Somebody posts this comment somewhere on Fb and I see it in my feed: “Because you are more likely to be killed by lightning then police.”

To which I immediately call bullshit. I don’t find this absurd because of the specific nature of the things being compared (police- versus lightning-caused deaths), but because of the stupidity of the statistics involved. Note that this is a post about statistics, not police killings.

The attached graphic shows NOAA data ( on lightning deaths by state for a period of 10 years from 2005-2014. You can see that in Delaware, New Hampshire, North Dakota, Washington DC, Alaska, Hawaii, Puerto Rico, the Virgin Islands, and Washington there are no lightning caused deaths. This means that if there were any killings by police in any of those states during any year in that time frame, YOU WERE INFINITELY MORE LIKELY TO BE KILLED BY POLICE THAN BY LIGHTNING in those states during that timeframe.

lightning deaths by state 2005-2014

Wow. Infinitely more likely…that’s major. Except, it probably isn’t because it’s not descriptive of anything that people should actually care about nor is it at all predictive. For example (and this is just a hypothetical example that is meant to be plausible but is not described herein as true), if you live in Florida but you make a point of never being outside when there is a storm, then you are probably never going to have any chance of dying from a lightning strike.

People generally seem to think that: if X people die from some activity (in some place, for some period of time), and there are Y people in the target demographic, then X/Y is the probability of some other person dying from the same activity.
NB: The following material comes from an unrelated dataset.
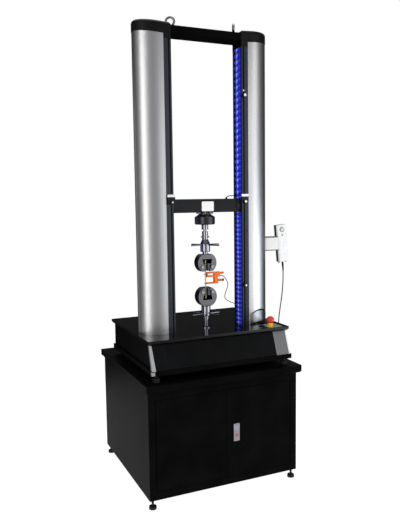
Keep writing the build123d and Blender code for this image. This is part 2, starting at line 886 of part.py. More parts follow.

But this is not at all what anybody actually cares about (and it’s wrong, but more on the wrong-ness in the next paragraph). Because as individuals at risk of death we don’t care about the aggregate; in as much as we think about it at all, we care about our own particular situation in any given place at any given time.

The notion that X/Y is the probability of some other person dying from some cause for which X people did die is completely wrong. Why is it wrong? Part (or all) of the reason most (or all) death rate statistics are wrong/meaningless, is that we have absolutely no notion of the frequency of attempts of the death causing activity on any particular individual’s life. If you get a kick out of playing golf during thunderstorms in Florida, regardless of whatever X/Y is, you’re more likely to get struck by lightning than anybody who stays inside during storms. As a scientist, I want to specify all of the parameters that go into a particular calculation (X/Y). As soon as I do that for an individual death, however, what I discover is that I have described only how an individual died. X/Y no longer tells me anything about how some other person in some other situation (similar though it might be) may die.

-JD Cross